Exceptional Wine

Matching Wine and Steak

Posted on July 12 2017

Warning: if you are reading this in the morning you may feel hunger pangs for the remainder of your day.

I really love a good steak. Perhaps it is because I spent over 10 years as a vegetarian, or perhaps just because I love matching wine and steak. Either way, there is little more satisfying to a red-wine loving steak chomper than steak night!

What type of wine can you match with steak? 

Despite the obvious fact that red wine and steak are a match made in heaven, there are some white wines that can cope with the fatty, salty nature of the beef. If you do fancy white with your fillet, sirloin or rib-eye I would recommend either Champagne (not generally the Grand Marques, but the slightly more vinous and tightly-etched grower Champagnes).


Something rich, textured and with broad flavours such as a Puligny-Montrachet or white Rioja, or something with high acidity such as a Riesling (well-aged Alsace examples are perfect). 
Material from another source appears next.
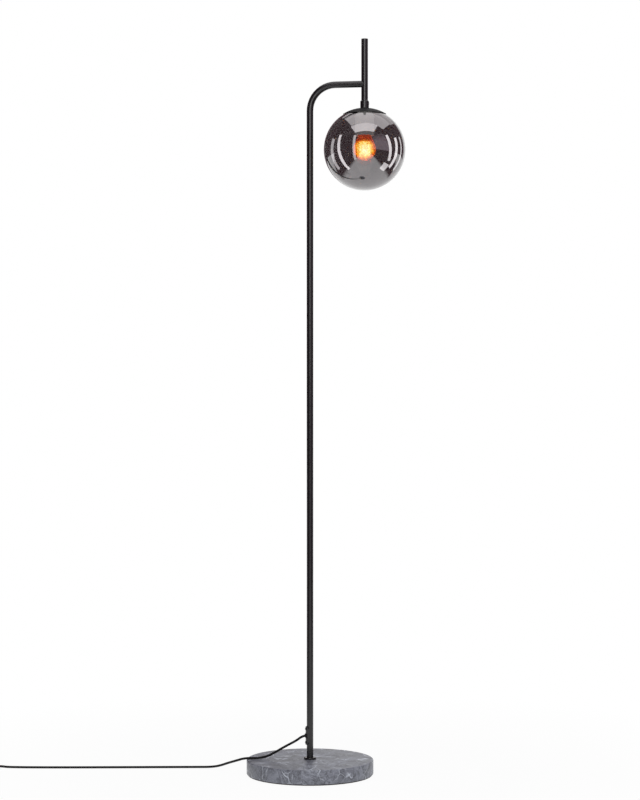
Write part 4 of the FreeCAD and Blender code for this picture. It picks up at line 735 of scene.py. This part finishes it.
class LAMP_OT_cords(bpy.types.Operator):
    """Lay the cord from the pole to the foot switch, and on through its coil to the plug"""
    bl_idname = "lamp.cords"
    bl_label = "Lay the cord"

    def execute(self, context):
        diameter = context.scene.lamp.cord.diameter
        sheath = cord_sheath()
        way = Vector((-math.cos(EXIT_TURN), -math.sin(EXIT_TURN), 0))
        middle = Vector((0, 0, EXIT_HEIGHT * MM))
        route = [middle + way * TUBE_BORE * MM, middle + way * FIRST_REACH * MM]
        route += [Vector(p) * MM for p in (
            (-24.9, -13.5, 67.6), (-47.5, -17.9, 56), (-77.8, -21.7, 37.4), (-97.6, -24.6, 32.6),
            (-125, -27.9, 32.7), (-145.2, -18, 25.2), (-165.8, -3.7, 17.3), (-187.2, 14.6, 7.7),
            (-207.3, 23.8, 3.2), (-232.7, 23.4, ON_FLOOR))]
        route += [by_switch(*p) for p in (
            (99, 0, ON_FLOOR), (76, 0, IN_SWITCH), (SWITCH_END, 0, IN_SWITCH))]
        near = self.lay("cord_to_foot_switch", route, diameter, sheath, "cord_to_switch")
        route = [by_switch(*p) for p in (
            (-SWITCH_END, 0, IN_SWITCH), (-76, 0, IN_SWITCH), (-99, 0, ON_FLOOR),
            (COIL_DOOR, 0, ON_FLOOR))]
        route += coil_points()
        route += [by_switch(*p) for p in (
            (COIL_DOOR, COIL_FAR_SIDE, ON_LAYER), (-112, COIL_FAR_SIDE, ON_LAYER),
            (-103, COIL_FAR_SIDE, IN_PLUG), (PLUG_END, COIL_FAR_SIDE, IN_PLUG))]
        far = self.lay(
            "cord_to_mains_plug", route, diameter, sheath,
            "cord_from_switch", "cord_coil", "cord_to_plug")
        return {"FINISHED"}

    def lay(self, name, route, diameter, sheath, *replaced):
        """One stretch of cord as a NURBS line with the route's points as its control points."""
        curve = bpy.data.curves.new(name, "CURVE")
        curve.dimensions = "3D"
        line = curve.splines.new("NURBS")
        line.points.add(len(route) - 1)
        for point, place in zip(line.points, route):
            point.co = (*place, 1)
        line.order_u = 3
        line.use_endpoint_u = True
        line.resolution_u = 10
        curve.bevel_depth = diameter / 2
        curve.bevel_resolution = 5
        curve.use_fill_caps = True
        curve.materials.append(sheath)
        made = bpy.data.objects.new(name, curve)
        bpy.context.scene.collection.objects.link(made)
        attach(made, "lamp")
        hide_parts(*replaced)
        return made


# ---------------------------------------------------------------- marble

# The recess under the disc, which holds the clamp.
RECESS_RADIUS = 35 * MM
RECESS_DEPTH = 16 * MM
# An edge this near to a place counts as lying there.
NEAR = 0.1 * MM


class LAMP_OT_marble(bpy.types.Operator):
    """Saw the marble disc, round its edges and cut the recess in its underside"""
    bl_idname = "lamp.marble"
    bl_label = "Shape the marble"

    def execute(self, context):
        settings = context.scene.lamp.marble
        low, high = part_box("marble_base")
        radius = (high.x - low.x) / 2
        nothing_selected()
        bpy.ops.mesh.primitive_cylinder_add(
            vertices=192, radius=radius, depth=high.z - low.z, location=(0, 0, (low.z + high.z) / 2))
        bpy.ops.object.transform_apply(location=True)
        bpy.ops.object.mode_set(mode="EDIT")
        # The recess for the clamp: the lower face is drawn in to it and pushed up.
        choose("faces", lambda f: f.normal.z < -0.9)
        bpy.ops.mesh.inset(thickness=radius - RECESS_RADIUS, depth=0)
        bpy.ops.mesh.inset(thickness=0.01 * MM, depth=0)
        bpy.ops.mesh.extrude_region_move(TRANSFORM_OT_translate={"value": (0, 0, RECESS_DEPTH)})
        for height, size, steps in ((high.z, settings.edge, 6), (low.z, settings.foot_edge, 4)):
            choose("edges", lambda e: all(
                abs(v.co.z - height) < NEAR and v.co.to_2d().length > radius - NEAR
                for v in e.verts))
            bpy.ops.mesh.bevel(offset=size, segments=steps, profile=0.5, affect="EDGES")
        piece = settle("marble_disc", "marble", "lamp", "marble_base")
        piece.data.materials.append(grey_marble(settings))
        return {"FINISHED"}


# ---------------------------------------------------------------- globe

class LAMP_OT_globe(bpy.types.Operator):
    """Blow the globe, open its top, give the glass its wall and coat it"""
    bl_idname = "lamp.globe"
    bl_label = "Blow the globe"

    def execute(self, context):
        settings = context.scene.lamp.globe
        low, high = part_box("glass_globe")
        radius = (high.x - low.x) / 2
        centre = Vector(((low.x + high.x) / 2, (low.y + high.y) / 2, low.z + radius))
        nothing_selected()
        bpy.ops.mesh.primitive_uv_sphere_add(
            segments=144, ring_count=96, radius=radius, location=centre)
        bpy.ops.object.transform_apply(location=True)
        bpy.ops.object.mode_set(mode="EDIT")
        bpy.ops.mesh.select_all(action="SELECT")
        rim = centre.z + math.sqrt(radius ** 2 - (settings.hole / 2) ** 2)
        bpy.ops.mesh.bisect(plane_co=(centre.x, centre.y, rim), plane_no=(0, 0, 1), clear_outer=True)
        bpy.ops.object.mode_set(mode="OBJECT")
        piece = bpy.context.object
        piece.data.materials.append(smoked_mirror(settings))
        piece.data.materials.append(bare_glass())
        apply_modifier(
            "SOLIDIFY", thickness=settings.wall, offset=-1, use_even_offset=True, material_offset=1)
        settle("blown_globe", "smoked_mirror_glass", "lamp", "glass_globe")
        self.share_lights(context, piece)
        return {"FINISHED"}

    def share_lights(self, context, piece):
        """Keep the strips for the globe alone, and the soft light by the camera for all else."""
        mirror = bpy.data.collections.new("seen_in_the_globe")
        mirror.objects.link(piece)
        others = bpy.data.collections.new("not_the_globe")
        others.objects.link(piece)
        others.collection_objects[0].light_linking.link_state = "EXCLUDE"
        for light in context.scene.objects:
            if light.name.startswith("strip"):
                light.light_linking.receiver_collection = mirror
            elif light.name == "fill_light":
                light.light_linking.receiver_collection = others


# ---------------------------------------------------------------- finishes of what the frame holds

class LAMP_OT_finishes(bpy.types.Operator):
    """Give every piece of the frame the finish of its material"""
    bl_idname = "lamp.finishes"
    bl_label = "Apply the finishes"

    def execute(self, context):
        settings = context.scene.lamp.globe
        made = {slot: plain_finish(*finish) for slot, finish in FINISHES.items()}
        made["black_steel"] = powder_coat()
        made["clear_glass"] = amber_bulb_glass(settings)
        made["glowing_filament"] = glowing_filament(settings)
        slots = {row["node"]: row["material_slot"] for row in frame["record"]["subparts"]}
        slots["dome_cap"] = "dome_steel"
        for name, node in NODES.items():
            if node.hide_render:
                continue
            if slots[name] not in made:
                raise RuntimeError(f"{name} has no finish")
            for holder in node.material_slots:
                holder.material = made[slots[name]]
        return {"FINISHED"}


# ---------------------------------------------------------------- panel and running

OPERATORS = (LAMP_OT_stage, LAMP_OT_cords, LAMP_OT_marble, LAMP_OT_globe, LAMP_OT_finishes)


class LAMP_PT_panel(bpy.types.Panel):
    """The lamp's steps and settings"""
    bl_idname = "LAMP_PT_panel"
    bl_label = "Globe floor lamp"
    bl_space_type = "VIEW_3D"
    bl_region_type = "UI"
    bl_category = "Globe lamp"

    def draw(self, context):
        for step in OPERATORS:
            self.layout.operator(step.bl_idname)
        settings = context.scene.lamp
        for group in (settings.marble, settings.globe, settings.cord, settings.stage):
            box = self.layout.box()
            for name in group.__annotations__:
                box.prop(group, name)


CLASSES = (
    MarbleSettings, GlobeSettings, CordSettings, StageSettings, LampSettings, *OPERATORS, LAMP_PT_panel)


def register():
    for made in CLASSES:
        bpy.utils.register_class(made)
    bpy.types.Scene.lamp = bpy.props.PointerProperty(
        type=LampSettings, name="Lamp", description="The globe floor lamp's settings")


def unregister():
    del bpy.types.Scene.lamp
    for made in reversed(CLASSES):
        bpy.utils.unregister_class(made)


def main():
    """Build the scene step by step."""
    register()
    bpy.ops.lamp.stage()
    bpy.ops.lamp.cords()
    bpy.ops.lamp.marble()
    bpy.ops.lamp.globe()
    bpy.ops.lamp.finishes()


if __name__ == "__main__":
    main()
When it comes to red wines, however, perhaps we can be a little more specific. Let's match a few specific wines to a few specific cuts.

Fillet Steak and... red Burgundy. This lean, tender cut isn't as savoury or rich as some of the other cuts. The wonderful freshness and fine tannins of a Pinot Noir are perfect with this. That is unless you smother it in a rich, buttery sauce! You could also try a Zinfandel, Mencia or Valpolicella.
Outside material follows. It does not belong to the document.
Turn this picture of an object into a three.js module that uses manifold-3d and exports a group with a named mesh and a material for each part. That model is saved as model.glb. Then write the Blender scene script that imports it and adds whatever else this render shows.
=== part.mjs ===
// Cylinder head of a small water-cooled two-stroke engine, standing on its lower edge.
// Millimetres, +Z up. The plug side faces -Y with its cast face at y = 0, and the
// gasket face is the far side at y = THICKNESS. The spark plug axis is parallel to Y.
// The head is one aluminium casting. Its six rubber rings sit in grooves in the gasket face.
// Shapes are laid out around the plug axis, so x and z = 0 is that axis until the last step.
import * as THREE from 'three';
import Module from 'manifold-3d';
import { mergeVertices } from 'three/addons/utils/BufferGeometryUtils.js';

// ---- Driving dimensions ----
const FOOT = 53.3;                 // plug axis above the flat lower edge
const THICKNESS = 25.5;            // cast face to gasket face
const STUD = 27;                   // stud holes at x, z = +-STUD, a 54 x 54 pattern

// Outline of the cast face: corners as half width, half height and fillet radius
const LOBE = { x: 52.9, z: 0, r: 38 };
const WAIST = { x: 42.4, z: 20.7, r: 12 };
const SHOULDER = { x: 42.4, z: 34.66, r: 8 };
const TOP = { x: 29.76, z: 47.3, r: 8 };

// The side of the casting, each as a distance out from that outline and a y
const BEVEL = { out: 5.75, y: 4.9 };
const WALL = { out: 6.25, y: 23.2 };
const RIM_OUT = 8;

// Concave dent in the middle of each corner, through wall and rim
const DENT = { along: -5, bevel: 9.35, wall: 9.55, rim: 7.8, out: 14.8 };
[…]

Sirloin Steak and... Malbec. We couldn't leave Malbec out of a steak-matching post. The Argentinians are masters of all things steak, and they wouldn't have it with anything but Malbec. The fruity perfume but earthy flavour of a good Malbec is perfect with this medium-fatty cut. Malbec can cope with a relatively herby or buttery sauce too. Alternatives are Chateauneuf du Pape, Cote-Rotie, Shiraz or New World Cabernet Sauvignon.

Rib-Eye Steak and... Bordeaux! This is the King and Queen of steak-wine matching. The Rib-Eye is the tastiest, richest cut of steak and Bordeaux the most structured and complex of wines. Its intensely tannic structure matches well with the fatty richness, whilst the savoury nature of an aged Bordeaux goes well with herb, butter and shallot sauces. Alternatives are Barolo, Brunello di Montalcino, Rioja Gran Reserva and a highly pedigreed New World Bordeaux style wine such as the Ridge Monte Bello.

Well, now that we are all probably feeling rather hungry (and thirsty), I will leave you to plan the perfect steak and wine night.